In short, the people you will meet in these pages have all taken a chance in speaking out. They're running the risk of being shunned or rejected by neighbors, friends, and family members. But they press on. They believe that courage is contagious.
Thus, our interview subjects are all Appalachians and they're all fighting back. These were our two main criteria for inclusion here. However, as this book took shape, we realized that these activists have two other things in common.
First, they all work quietly and efficiently, not seeking any kind of limelight or personal validation. In most cases their activism and dedication are either underrated or unnoticed.
Secondly, they all not only know how to speak up, but also have a natural instinct for storytelling, making this book a testament to the strong and beautiful oral tradition in Appalachia as well as a document of the fight against mountaintop removal.
The people you will meet here are storytellers. They all speak
of stories as a force that sustains them, just as the tradition of storytelling sustains the entire Appalachian culture. All of them know that one way to fight back is to tell a story in your own voice, in your own words. Environmental devastation can take much from even a strong culture like that of Appalachia, but the last thing to be taken from these mountains will be the stories, because they are the lifeblood of their people.
We did not choose the twelve individuals for this book because we agreed with everything they had to say. On the contrary, we wanted to interview people who might have different views on the coal companies, their communities, and the government than we did. Mountaintop removal is such a complex issue that it is almost impossible for two people to agree on every aspect of the problem. However, we all agree on one thing: that this mining practice is deplorable and must be stopped.
In fact, however, Appalachians are used to deplorable activity. And despite their natural politeness and civility, they are used to fighting back. Appalachians were born of social protest.

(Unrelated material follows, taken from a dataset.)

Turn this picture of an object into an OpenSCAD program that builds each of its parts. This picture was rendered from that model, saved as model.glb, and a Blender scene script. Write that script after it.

After being ordered by the British Crown to abandon their settlement in the Appalachian Mountains in 1772, a group of pioneers met and decided instead to lease the land from the Cherokee Indians. The founding of the Watauga Association skirted the Royal Proclamation of 1763, which banned any settlement or purchase of land west of the Appalachians, and thus became the first American declaration of independence. Three years later, Mecklenburg County in North Carolina passed the first Resolution of Separation from Great Britain.